# Hornet nest demolition



## wiley_p (Feb 9, 2004)

Here on the West side of the Cascades there are a couple mem bers of Hymenoptera that have space issues. Bald face hornets and the common yellowjacket. Sprays, just simply getting stung and scaring the rest of the crew with sociopathic displays of pain tolerance get old. A captain freind said taping 2 seal bombs to a coat hanger is quite effective. He assured me that the resulting double concussion killed all nastys. Looking forward to the next grey ball of evil


----------



## SilverBlue (Feb 9, 2004)

Works like a charm.


----------



## coffeecraver (Feb 9, 2004)

BALDFACED HORNETS

The Baldfaced hornet (Dolichovespula maculata) is sometimes called the white-faced hornet,but is actually a yellowjacket. It's easy to spot since it's our only black and white yellowjacket. Its nest is a gray "paper" envelope with several layers of combs inside. 
A mature nest is bigger than a basketball, but pear-shaped, with the larger end at the top and an entrance hole near the bottom.
A single, over wintering queen begins building the nest in the spring. She lays eggs and tends the first batch of larvae that develop into workers. These workers tend new larvae 
and expand the nest throughout the summer. A mature colony can have several hundred workers by the end of the summer. In fall, workers die and next year's queens find over wintering
sites. 

Baldfaced hornets are beneficial, capturing insects (often including other yellowjackets) to feed to their larvae. Though larger than other yellowjackets, Baldfaced hornets are generally more docile. But they can become aggressive and will sting when their nest is disturbed or threatened.

A Baldfaced nest is usually constructed high in a tree. 

In fact, Baldfaced hornet nests are often first noticed in fall when leaves drop, exposing the nest. By this time the hornets are dead or dying, and the nest will not be reused.


Baldfaced Hornet Elimination

Treat the hornet nest as late in the evening as possible. Remember that all wasps, hornets and bees are at rest when it is dark. Not only will all the hornets be in the nest for you to exterminate (instead of foraging for food some distance away) , you will be at far less risk when they are resting. No one wants to treat a hornets' nest with hornets dive-bombing their head!

When approaching the nest, move slowly so as not to disturb the sleeping pests. If eliminating the nest in late evening is not possible (forcing you to work in broad daylight), avoid crossing the obvious flight path. You also do not want to cast a shadow across the nest while you work.

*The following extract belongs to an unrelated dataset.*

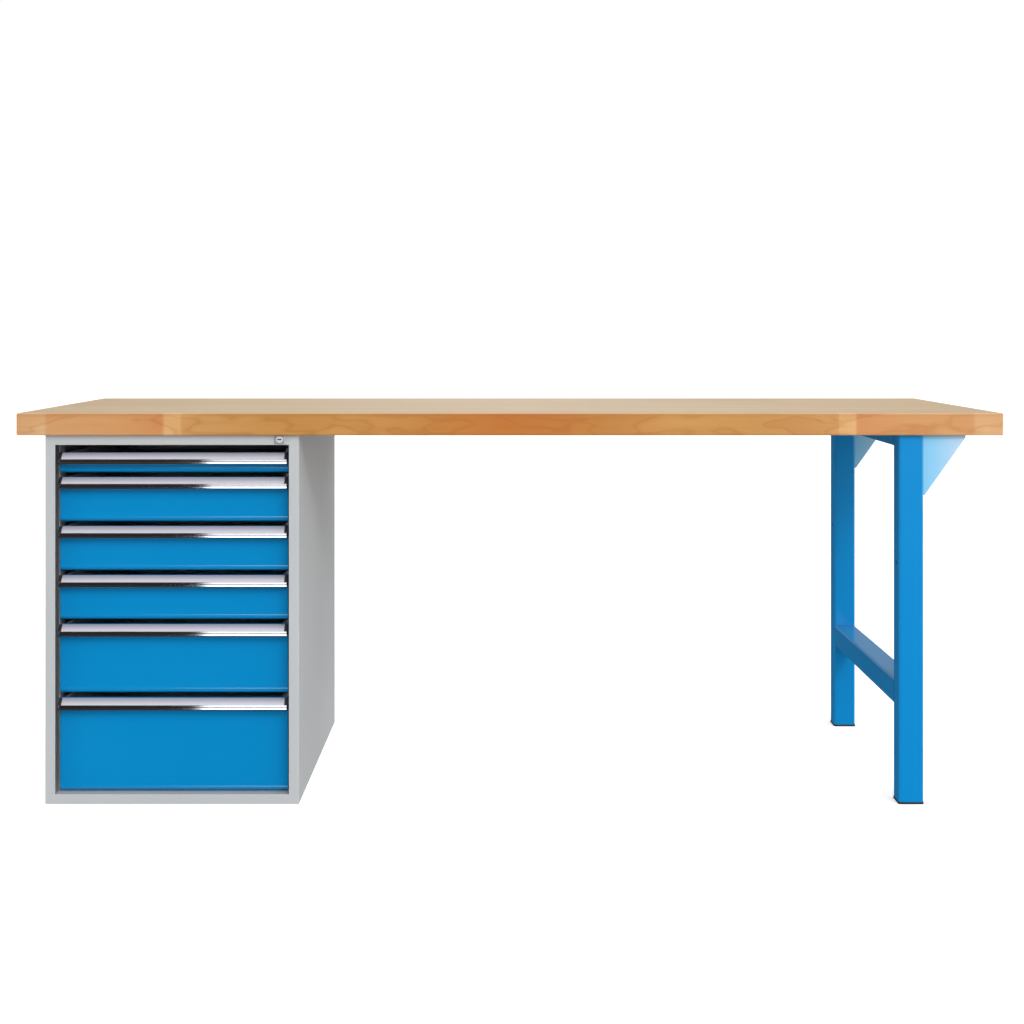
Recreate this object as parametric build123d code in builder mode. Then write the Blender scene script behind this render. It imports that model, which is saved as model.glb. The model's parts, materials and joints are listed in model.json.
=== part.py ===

For initial "knockdown" or quick kill, use a professional wasp freeze such as PT 515. This will enable you to attack the nest from a distance or reach higher areas The wasp freeze should first be directed at the entrance of the nest to eliminate any guard wasps. 

Next, thoroughly soak the remainder of the nest. For the average size nest (or larger) you will need two cans of wasp freeze. These types of aerosol are not very expensive and you do not want to run out of product in the middle of the job!

You can now finish the hornet elimination. This is best done using Drione Dust or Delta Dust. Either one of these products will do an excellent job, and they also are packaged in a container that allows you to apply the dust directly. Ease the tip of your dust container (or Tech Duster, if you prefer) into the entrance and quickly squeeze three or four times. This will send the pesticide dust far into the galleries, where it will remain
long enough to kill all hornets.

After 24 to 48 hours, all hornets should be dead. (If not, you simply repeat the dust application) You can now safely remove the empty nest.


----------



## MasterBlaster (Feb 9, 2004)

Hornets in a tree once allmost killed me.


----------



## ORclimber (Feb 9, 2004)

We covered yellowjackets in mastergardener class today. The pnw has about 10 species in 3 Genuses of those stinging jerks.

3 with white markings including the Blackjacket (Vespula consobrina), and 1 that kills the queen and makes the workers her beotches (Dolichovespula arctica).

I tried that poison free mint spray last summer on 2 nests. It melted the nest and pizzed them off.


----------



## ORclimber (Feb 9, 2004)

I saw a former employer pour gas into a metal garbage can. then one employee cut free the nest with a pole pruner so it landed in the garbage can. Another guy tossed in a rolled up burning newspaper. Probably not OSHA approved.


----------



## NeTree (Feb 10, 2004)

> _Originally posted by ORclimber _
> *I saw a former employer pour gas into a metal garbage can. then one employee cut free the nest with a pole pruner so it landed in the garbage can. Another guy tossed in a rolled up burning newspaper. Probably not OSHA approved. *




But it sure was effective, eh?


----------



## ORclimber (Feb 10, 2004)

Whooosh! no more bees And no more employees refusing to do the tree until someone ran to the store for bee bopper.


----------



## Dan F (Feb 14, 2004)

While I don't know how effective it is on hornets, I was quite surprised at how fast Talstar took care of a nest of yellow jackets last summer. I sprayed around and in the hole with it, and about 20 minutes later there wasn't a single YJ flying. 

I would imagine that if you could thoroughly soak the nest, it would work on hornets too.


Dan


----------



## topnotchtree (Mar 8, 2004)

I worked with a guy that took a baldface hornets nest out of a tree in the winter. He thought it was cool and had it in his van. He only had a 1 mile drive to work, so it never heated up enough to wake the evil little stingers.........Till a ride out of state with his girlfriend...... Oh yeah, shes an EX- girlfriend now. LMAO!


----------



## NeTree (Mar 8, 2004)

!!!


----------